Les critiques, dont la Société médicale de l’Î.-P.-É., préviennent que les cliniques sans rendez-vous, bien que précieuses, ne remplacent pas la continuité des soins fournie par les cabinets familiaux. « Nous avons besoin des deux, » affirme la Dre Helen Burke, présidente de la société. « Les cliniques sans rendez-vous jouent un rôle essentiel, mais notre objectif doit rester de connecter chaque insulaire avec un fournisseur de soins de santé régulier qui connaît leur historique. »
La clinique vise à servir environ 60 patients par jour, et bien que les rendez-vous soient recommandés, les visites le jour même seront accommodées dans la mesure du possible. Un système de réservation en ligne lancé la semaine dernière voit ses créneaux se remplir rapidement.
Alors que je me prépare à partir, je remarque William MacLean, un ancien pêcheur de 82 ans, qui range soigneusement une carte de rendez-vous de la clinique dans son portefeuille. « C’est la première fois que je vois un médecin en trois ans pour autre chose qu’une urgence, » me dit-il, son visage buriné s’illuminant d’un sourire. « Ça peut sembler peu pour certains, mais voir les soins de santé revenir dans notre communauté? Ce n’est pas rien. »

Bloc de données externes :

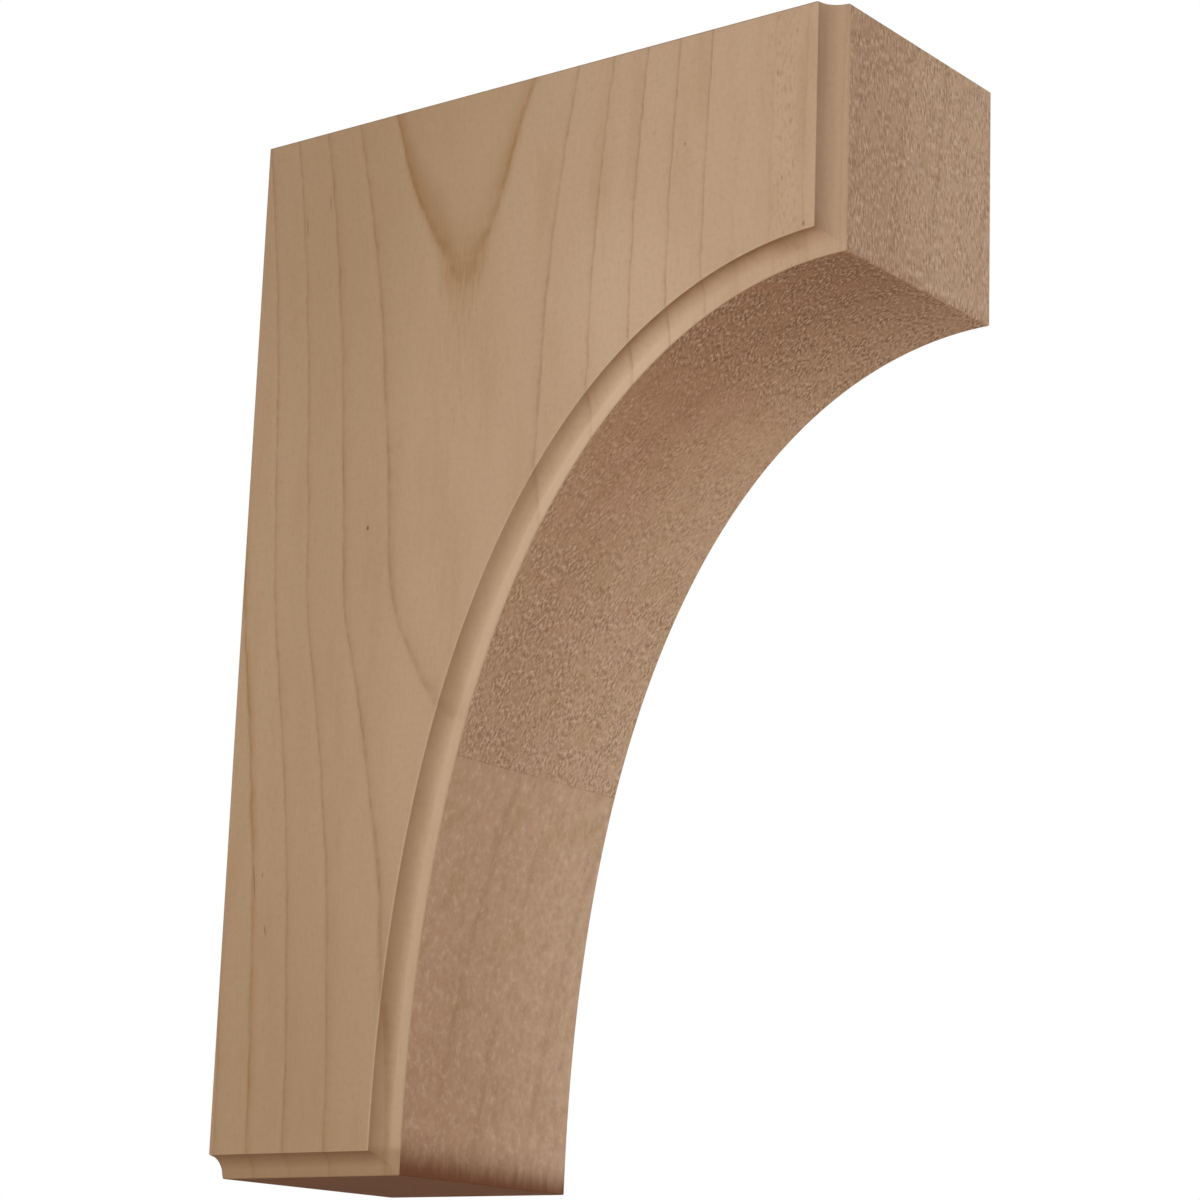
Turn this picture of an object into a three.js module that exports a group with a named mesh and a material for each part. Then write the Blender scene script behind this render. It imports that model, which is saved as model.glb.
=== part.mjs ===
// A wooden corbel bracket: one solid block of hardwood that is fixed to a wall and carries a
// shelf, a mantel or a counter on its flat top. The front face drops plumb from the top, and a
// long concave curve sweeps from its lower edge back to a narrow foot at the wall. A quarter-round
// cove is routed along the front, the curve and the foot of both sides, so that each side shows
// as a raised flat panel with a sunk moulded margin. The top and back edges are left square.
//
// Millimetres, +Z up. The back face lies on y = 0 and faces +Y, to the wall. The bracket reaches
// out towards -Y, its width runs along X, and the origin is the centre of the back face.

import * as THREE from "three";

// The block.
const WIDTH = 63.5; // 2 1/2 in, across X
const REACH = 152.4; // 6 in, from the wall to the front face
const HEIGHT = 228.6; // 9 in, from the foot to the top
const FRONT_HEIGHT = 51.9; // the plumb front face, from the top down to the curve
const FOOT_DEPTH = 48.6; // the underside of the foot, from the wall out to the curve

// The concave curve. It leaves the foot plumb and reaches the front level, and each end keeps its
// direction for a share of the way: of the rise at the foot, of the run at the front.
const FOOT_PULL = 0.694;
const FRONT_PULL = 0.519;
const CURVE_STEPS = 64;

// The cove on the side edges: a quarter circle about the block's own square edge, in four flats.
const COVE_RADIUS = 4.6;
const COVE_STEPS = 4;

const TOP_Z = HEIGHT / 2;
const FOOT_Z = -HEIGHT / 2;

// The bracket is drawn in its side plane, with y across and z up.
const FOOT_NOSE = new THREE.Vector2(-FOOT_DEPTH, FOOT_Z);
const FRONT_LIP = new THREE.Vector2(-REACH, TOP_Z - FRONT_HEIGHT);
const CURVE = new THREE.CubicBezierCurve(
  FOOT_NOSE,
  FOOT_NOSE.clone().setY(FOOT_Z + FOOT_PULL * (FRONT_LIP.y - FOOT_Z)),
  FRONT_LIP.clone().setX(-REACH + FRONT_PULL * (REACH - FOOT_DEPTH)),
  FRONT_LIP,
);

// The point of the curve at t, moved square to the curve into the wood.
function insetCurvePoint(t, inset) {
  const along = CURVE.getTangent(t);
  const intoWood = new THREE.Vector2(along.y, -along.x);
  return CURVE.getPoint(t).addScaledVector(intoWood, inset);
}

// The t at which a function of t that rises from below zero passes zero.
function crossing(rising) {
  let low = 0;
  let high = 1;
  for (let halving = 0; halving < 50; halving++) {
    const middle = (low + high) / 2;
    if (rising(middle) < 0) low = middle;
    else high = middle;
  }
  return (low + high) / 2;
}

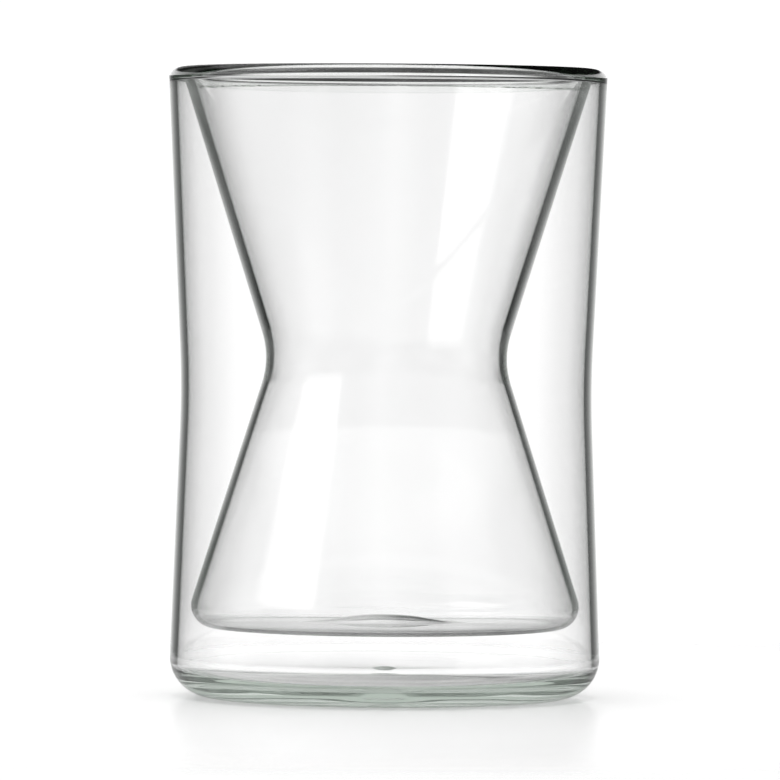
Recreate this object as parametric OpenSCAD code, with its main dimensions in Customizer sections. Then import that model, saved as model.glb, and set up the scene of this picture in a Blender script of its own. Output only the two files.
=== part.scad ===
// Double walled glass cup with an hourglass liner.
// Every piece is a solid of revolution about Z, and the cup stands on z = 0.
// The outer wall is drawn in a little at its waist, and the liner inside it has a cone
// above and a cone below that meet at a narrow neck. The two walls join only at the lip,
// and the air between them is sealed in. The pieces are fused face to face.

/* [Overall] */
// Height from the table to the top of the lip
cup_h = 126.1; // [115:0.1:140]
// Outside diameter across the lip
mouth_d = 88; // [84:0.5:96]

/* [Outer wall] */
// How far in from the lip's edge the upper and the lower taper meet, on each side
waist_inset = 3; // [2:0.1:3.5]
// Height of the waist above the table
waist_h = 61.9; // [50:0.1:72]
// Radius of the soft bend at the waist
waist_bend_r = 200; // [120:10:300]
// How far in from the lip's edge the lower taper would reach the table, on each side
heel_inset = 0.6; // [0:0.1:1.2]
// Thickness of the outer wall
wall_t = 1.5; // [1.1:0.1:1.7]

/* [Base] */
// Radius of the rounded heel
heel_r = 8; // [4:0.5:10]
// Height of the seam where the base is fused to the outer wall
base_seam_h = 12; // [10.5:0.5:14]
// Radius of the heel on the inside, where the thick floor meets the wall
gap_heel_r = 3.4; // [2:0.2:5]
// Thickness of the base's floor
floor_t = 3.9; // [3:0.1:4.5]
// Height of the push-up in the middle of the base
push_up_h = 1.9; // [1.2:0.1:2.6]
// Diameter of the push-up at its top
push_up_top_d = 16; // [12:1:20]
// Width left for the foot ring and the heel, from the push-up's foot to the side
foot_ring_w = 14.5; // [12.5:0.1:17]
// Radius of the bends of the push-up
push_up_bend_r = 60; // [40:5:80]

/* [Vent seal] */
// Diameter of the vent hole, filled by its seal
vent_d = 6; // [4:0.5:8]
// Height of the seal's button on the inside of the base
vent_inner_cap_h = 0.5; // [0.3:0.1:0.8]
// Height of the seal's button on the underside of the base
vent_outer_cap_h = 0.7; // [0.4:0.1:1]

/* [Liner] */
// Inside diameter where the upper and the lower cone meet
neck_d = 43.5; // [40:0.5:46]
// Height of the neck above the table
neck_h = 68.8; // [62:0.2:74]
// Radius of the bend at the neck, on the inside
neck_bend_r = 18; // [12:1:24]
// Height of the liner's floor above the table, on the inside
liner_floor_h = 14.8; // [13.5:0.1:16]
// Distance from the outer wall's inside to the liner's inside, at the liner's floor
belly_inset = 2.4; // [2.1:0.1:4]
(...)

La pluie a commencé maintenant, tombant régulièrement sur la rivière Montague. Les patients continuent d’arriver, certains avec des cannes ou accompagnés de membres de leur famille. Chacun porte sa propre histoire de soins de santé retardés, refusés ou difficiles d’accès. Mais aujourd’hui, au moins, ils portent aussi quelque chose qui a été en quantité limitée dans les soins de santé ruraux de l’Î.-P.-É. : l’espoir.